Forty minutes later, after dissecting the themes of both Breaking Bad and There Will Be Blood, my husband asked what exit we were looking for. And, because my sense of direction is good but apparently not good enough, I immediately started getting a Really Bad Feeling About This.

Two minutes later, we’re pulling off the highway.

“You were supposed to navigate!” he said, frantically pulling up Google Maps on his phone.

“You were supposed to stay on I-85!”

We weren’t on I-85. Not even close. According to Google, it was going to take us another hour and a half to get to the animal park, cutting through what appeared to be a glitch: no roads, no towns, just a massive wedge of nothing between where we were and where we were supposed to be.

(To be fair, staying on I-85 involved taking an exit somewhere near the airport. I just wasn’t paying enough attention to tell him that.)


This sort of thing happens to me a lot–and not just whenever my husband and I decide to get into a car together. As of late, my subconscious has been leading me down some pretty strange streets.

Writers may know what I’m talking about: make a plan, and prepare yourself to go waaaaay off-course. It’s almost like daring your writer-subconscious. “I’ll show you,” you think in your more lucid moments, while your subconscious is muttering, “We’ll see about that.”

I learned to trust my writer-subconscious a long time ago. It knows what’s up.

Most of the time, when I stare at the screen and nothing comes out, it’s because I have nowhere to go, and sure enough, the more I force it, the more we go wandering around in confused little plot circles. And when words pour like crazy, leading me further and further from my nice neat list of bulleted points, I know better than to try and yank it back on track. I’ve been sucking up stories for almost twenty-seven years now, so I’d like to think there’s a part of my brain that knows what it’s doing.

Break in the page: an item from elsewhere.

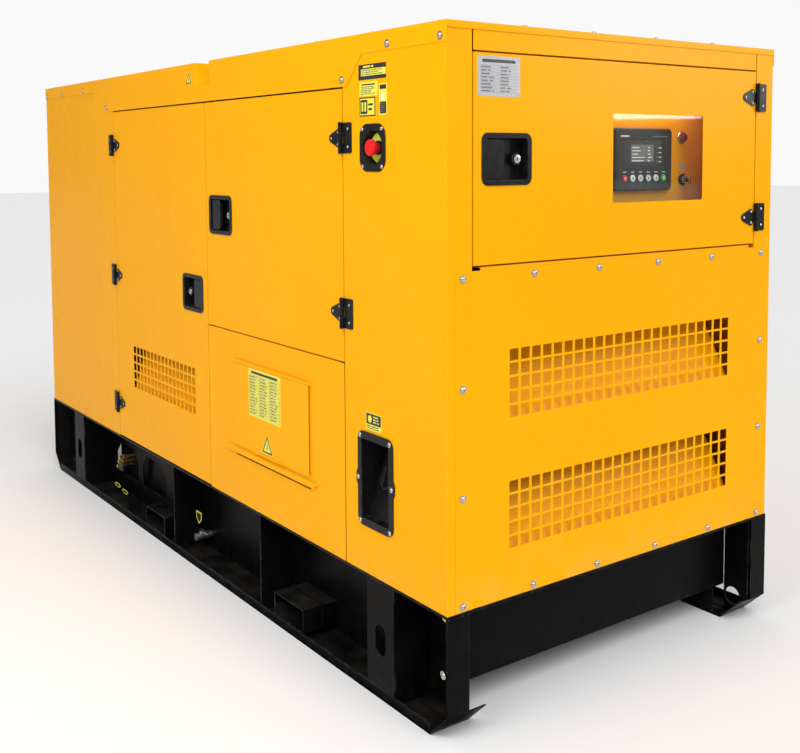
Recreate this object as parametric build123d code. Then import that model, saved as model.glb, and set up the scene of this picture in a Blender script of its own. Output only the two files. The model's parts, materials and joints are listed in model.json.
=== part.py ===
from build123d import *
import math
import os

# Silent, skid-mounted diesel generator. Millimetres, +Z up, origin on the ground under the middle.
# +X is the control end, -Y is the long side with the emergency stop and the fuel filler.

# ---------------------------------------------------------------- overall sizes
length = 2700.0
width = 1150.0
height = 1600.0
skid_height = 295.0
sheet = 2.0              # canopy sheet steel
plate = 6.0              # skid plate
seam = 4.0               # gap round doors and between panels

half_l = length / 2
half_w = width / 2
skin_x = half_l - sheet  # outer face of the end walls, the roof lip and bolt-on panels lie outside it
skin_y = half_w - sheet  # outer face of the side walls

# ---------------------------------------------------------------- canopy sizes
front_corner_run = 413.0     # control end to the seam of the output door
door_split_run = length * 0.4389 - 0.03   # control end to the seam between the two side doors
service_end_run = length - 756.0          # control end to the hinge seam of the service door
post_lap = 75.0              # corner panels wrap this far round the ends
skin_top = 10.0              # side skins stop this far below the roof sheet
roof_narrow = 46.0           # depth of the narrow roof skirt
roof_deep = 120.0            # depth of the roof skirt over the doors
roof_step_run = 324.0        # control end to the start of the sloped step in the skirt
roof_step_slope = 68.0
rear_step_run = 640.0        # rear end to the start of the rear step
roof_lip = 16.0              # turned-down lip over the ends
lower_panel_top = 800.0
door_depth = 25.0
stop_gap = 4.0               # room for the door seal behind a closed door
stop_flange = 20.0


control_door_bottom = 1067.0
control_door_top = height - 62.0
grille_panel_top = 1058.0
grille_panel_half = 550.0
service_hinges = (420.0, 889.0, height - 243.0)
output_hinges = (925.0, height - 244.0)
control_hinges = (1141.0, control_door_top - 72.0)
window_u = (-59.0, 279.0)
window_z = (1195.0, 1412.0)
window_lap = 12.0
pane = 4.0

hole = 27.0                  # square grille hole
pitch_u = 34.5
pitch_z = 32.5
grille_columns = 23
grille_rows = 5
side_hole = 24.0
side_pitch_u = 30.4
side_pitch_z = 30.6
side_columns = int((service_end_run - door_split_run - 240.0) / side_pitch_u)
upper_grille_z = 795.0
lower_grille_z = 490.0
baffle_depth = 110.0
side_grille_run = (door_split_run + service_end_run) / 2 - 21.5
side_grille_z = 573.0

# ---------------------------------------------------------------- latches and hinges
bezel_w = 148.0
bezel_h = 117.0
bezel_proud = 3.0
cup_w = 124.0
cup_h = 93.0
cup_depth = 26.0
cup_wall = 3.0
cup_corner = 6.0
paddle_w = 54.0
paddle_pin_r = 2.5
pin_clearance = 0.05
output_latch = (door_split_run - 97.0, 1140.0)     # run from the control end, height
service_latch = (door_split_run + 105.0, 887.0)
control_latch = (-402.0, 1303.0)                   # across from the middle, height

hinge_h = 75.0
hinge_r = 6.0
hinge_out = 6.5              # hinge axis in front of the wall skin
hinge_pin_r = 2.9
strap_reach = 58.0           # tip of the strap leaf beyond the hinge axis
fixed_reach = 42.0           # far edge of the fixed leaf from the hinge axis
leaf = 3.0

# ---------------------------------------------------------------- skid sizes
rail_depth = 110.0           # side wall of the rail is set back this far
rail_lip = 28.0
rail_lip_t = 4.0
rail_cap = 63.0
foot_rise = 62.0
foot_run = 65.0
cross_setback = 86.0
cross_bottom = 80.0
drag_hole_r = 25.0
drag_hole_in = 57.0
drag_hole_z = 54.0
pillar_runs = ((204.0, 317.0), (length - 366.0, length - 259.0))
slot_w = 42.0
slot_h = 76.0
slot_z = 147.0
rib_gap = 603.0              # middle rail bay, rib to rib
rib_runs = (length * 0.3233 + 0.09, length * 0.3233 + 0.09 + rib_gap)
pocket_runs = (rib_runs[0] - 159.0, rib_runs[1] + 164.0)
valve_run = rib_runs[1] - 56.0
pocket_w = 160.0
pocket_top = 90.0
pocket_wall = 4.0
niche_runs = (length - 800.0, length - 540.0)
niche_w = 220.0
niche_z = (70.0, 190.0)
niche_tray = 54.0
niche_corner = 45.0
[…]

(Hopefully not connected to the part of my brain that knows where it’s going–because if our little roadtrip is any indication, that part needs some work.)

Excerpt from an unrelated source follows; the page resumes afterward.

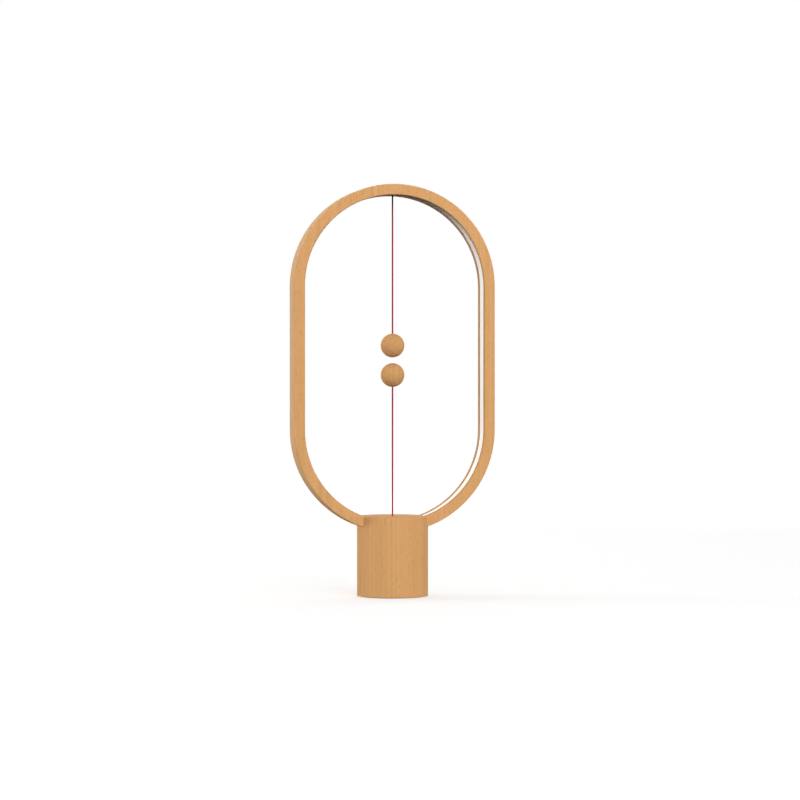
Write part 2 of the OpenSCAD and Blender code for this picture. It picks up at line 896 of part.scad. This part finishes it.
loop_frame();
diffuser();
led_strip_left();
led_strip_right();
led_chips();
string_anchor();
anchor_string();
base_shell();
string_bush();
loop_clamp();
clamp_screws();
chassis();
pillar_screws();
ballast_weight();
bottom_cover();
cover_screws();
foot_pad();
circuit_board();
board_parts();
board_screws();
power_inlet();
inlet_tongue();
switch_body();
switch_terminals();
switch_screws();
lever_pin();
led_leads();
switch_leads();
pull_slider();
slider_finger();
return_spring();
slider_string();
switch_lever();
lower_knuckle();
lower_string();
lower_ball();
lower_magnet();
lower_ball_cap();
lower_ball_string();
upper_knuckle();
upper_string();
upper_ball();
upper_magnet();
upper_ball_cap();
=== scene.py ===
"""Looks of the balance lamp: beech with its grain and flecks, the frosted light strip, twisted red
strings, and the small parts in and under the base. Metres, +Z up, the lamp's front looks to -Y."""
import json
import math

import bpy
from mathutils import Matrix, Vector


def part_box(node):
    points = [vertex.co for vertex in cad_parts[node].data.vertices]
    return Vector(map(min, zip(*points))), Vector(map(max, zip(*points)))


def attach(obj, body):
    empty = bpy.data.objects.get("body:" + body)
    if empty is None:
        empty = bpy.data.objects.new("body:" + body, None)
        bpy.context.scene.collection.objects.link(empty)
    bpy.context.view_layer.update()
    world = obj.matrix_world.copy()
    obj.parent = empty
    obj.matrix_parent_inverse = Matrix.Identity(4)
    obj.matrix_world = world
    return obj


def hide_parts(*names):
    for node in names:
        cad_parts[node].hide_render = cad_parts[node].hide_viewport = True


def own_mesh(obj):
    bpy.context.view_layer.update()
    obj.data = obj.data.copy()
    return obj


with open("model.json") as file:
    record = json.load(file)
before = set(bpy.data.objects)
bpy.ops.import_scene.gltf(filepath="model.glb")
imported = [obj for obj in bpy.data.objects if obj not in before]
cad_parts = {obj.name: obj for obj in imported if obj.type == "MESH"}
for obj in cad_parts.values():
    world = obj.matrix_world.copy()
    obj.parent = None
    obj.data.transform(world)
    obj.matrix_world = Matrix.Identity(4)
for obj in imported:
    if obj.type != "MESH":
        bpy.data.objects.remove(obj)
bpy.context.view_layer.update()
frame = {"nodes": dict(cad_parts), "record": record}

# Camera: it looks a little from the lamp's left, from just over half its height
CAMERA_TURN = math.radians(11.49)
CAMERA_DISTANCE = 2.6773
CAMERA_HEIGHT = 0.2093
CAMERA_PITCH = math.radians(-0.398)
CAMERA_PAN = math.radians(0.156)
CAMERA_REACH = 50
SENSOR_WIDTH = 36.0
IMAGE_WIDTH_PX = 800
FOCAL_LENGTH_PX = 2751.6

# Strings: three strands twisted together. The groove is a share of the radius, the lay is the height
# of one turn, and the upper string is tucked a little way into its ball.
STRING_RADIUS = 0.00075
STRAND_COUNT = 3
STRAND_GROOVE = 0.03
STRING_LAY = 0.0054
STRING_SIDES = 24
STRING_RING_STEP = 0.0003
STRING_TUCK = 0.0002

# Loop: an oval with straight sides. Radii are measured from the middle of its rounds.
LOOP_MIDDLE = 0.2313
LOOP_WOOD = 0.0104
GROOVE_DEPTH = 0.0059
GROOVE_HALF_WIDTH = 0.0091
loop_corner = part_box("loop_frame")[1]
LOOP_OUTER = loop_corner.x
LOOP_INNER = LOOP_OUTER - LOOP_WOOD
LOOP_ROOF = loop_corner.z - LOOP_WOOD
LOOP_STRAIGHT_HALF = loop_corner.z - LOOP_OUTER - LOOP_MIDDLE


# ---- Camera and strings ----

def make_camera():
    """The camera at the photograph's place and angle."""
    data = bpy.data.cameras.new("photo_camera")
    data.sensor_width = SENSOR_WIDTH
    data.lens = FOCAL_LENGTH_PX / IMAGE_WIDTH_PX * SENSOR_WIDTH
    data.clip_end = CAMERA_REACH
    camera = bpy.data.objects.new("photo_camera", data)
    place = Vector((-math.sin(CAMERA_TURN), -math.cos(CAMERA_TURN), 0)) * CAMERA_DISTANCE
    camera.location = (place.x, place.y, CAMERA_HEIGHT)
    camera.rotation_euler = (math.radians(90) + CAMERA_PITCH, 0, -(CAMERA_TURN + CAMERA_PAN))
    bpy.context.collection.objects.link(camera)
    bpy.context.scene.camera = camera


def add_mesh(name, points, faces):
    """A smooth-shaded mesh object of that name."""
    mesh = bpy.data.meshes.new(name)
    mesh.from_pydata(points, [], faces)
    mesh.validate()
    for face in mesh.polygons:
        face.use_smooth = True
    piece = bpy.data.objects.new(name, mesh)
    bpy.context.collection.objects.link(piece)
    return piece


def strand_radius(angle):
    """Radius of the twisted string's outline at an angle: full on each strand, less in the grooves."""
    return STRING_RADIUS * (1 - STRAND_GROOVE * (1 - abs(math.cos(STRAND_COUNT * angle / 2))))


def twisted_string(name, low, high):
    """An upright string of twisted strands from height low to height high, on the lamp's axis."""
    rings = round((high - low) / STRING_RING_STEP)
    points, faces = [], []
    for i in range(rings + 1):
        z = low + (high - low) * i / rings
        for k in range(STRING_SIDES):
            angle = 2 * math.pi * k / STRING_SIDES
            r = strand_radius(angle - 2 * math.pi * z / STRING_LAY)
            points.append((r * math.cos(angle), r * math.sin(angle), z))
    for i in range(rings):
        for k in range(STRING_SIDES):
            a = STRING_SIDES * i + k
            b = STRING_SIDES * i + (k + 1) % STRING_SIDES
            faces.append((a, b, b + STRING_SIDES, a + STRING_SIDES))
    faces.append(tuple(reversed(range(STRING_SIDES))))
    faces.append(tuple(range(STRING_SIDES * rings, STRING_SIDES * (rings + 1))))
    return add_mesh(name, points, faces)


def string_between(name, exit_z, ball_z, body, node):
    """The free stretch of a string, from its hole in the lamp to its ball."""
    piece = twisted_string(name, min(exit_z, ball_z), max(exit_z, ball_z))
    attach(piece, body)
    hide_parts(node)
    return piece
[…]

For some time now I’ve been trying to understand what’s been going on with WIP as of late, and a roadtrip is an excellent metaphor. Since 2007 this thing has squirted out of me in various forms and genres, all centered on one guy who lands himself in prison for a terrible, terrible crime. I don’t know why this guy fascinates me but I keep coming back to him, even when it doesn’t seem healthy or make a lick of sense.

Together, we’ve walked some strange roads, but none so strange as the ones we’ve walked this past year. For all of my plans, my notebooks full of dialogue, plot points, and description, I would never have planned on coming here, never in my wildest dreams thought my subconscious would bring me right back where I started: a fictional version of my hometown in all its illogical, country-fried glory.

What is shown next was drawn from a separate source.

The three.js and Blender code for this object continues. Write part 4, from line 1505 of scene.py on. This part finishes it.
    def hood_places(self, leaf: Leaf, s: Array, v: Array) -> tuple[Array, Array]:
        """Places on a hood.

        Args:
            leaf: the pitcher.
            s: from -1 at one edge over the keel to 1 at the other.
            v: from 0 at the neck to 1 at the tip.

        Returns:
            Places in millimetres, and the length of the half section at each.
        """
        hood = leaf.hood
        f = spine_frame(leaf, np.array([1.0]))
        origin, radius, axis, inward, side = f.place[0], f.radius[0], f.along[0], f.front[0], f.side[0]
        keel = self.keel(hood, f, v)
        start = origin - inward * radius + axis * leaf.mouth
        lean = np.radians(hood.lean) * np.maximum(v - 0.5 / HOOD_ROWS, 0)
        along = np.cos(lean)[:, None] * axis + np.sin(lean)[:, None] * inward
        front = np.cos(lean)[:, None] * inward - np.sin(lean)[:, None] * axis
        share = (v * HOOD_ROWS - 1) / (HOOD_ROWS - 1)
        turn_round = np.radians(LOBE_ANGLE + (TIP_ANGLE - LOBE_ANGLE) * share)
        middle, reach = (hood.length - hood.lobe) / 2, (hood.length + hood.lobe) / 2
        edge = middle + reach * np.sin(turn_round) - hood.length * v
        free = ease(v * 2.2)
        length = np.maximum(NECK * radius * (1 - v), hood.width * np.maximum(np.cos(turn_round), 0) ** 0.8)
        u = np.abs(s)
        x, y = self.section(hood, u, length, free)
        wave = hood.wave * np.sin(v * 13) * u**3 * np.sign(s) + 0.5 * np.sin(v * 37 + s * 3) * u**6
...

Five minutes after my husband and I found ourselves tragically, hopelessly, and unapologetically lost, we ended up in Griffin, Georgia–a town I am sure you will recognize as the filming location of Sundance Channel’s Rectifymy favorite and arguably the best show of 2013 (which is saying a lot cos this year’s been great for television).

And I never would have gone there of my own volition because it’s way out in the middle of freaking nowhere.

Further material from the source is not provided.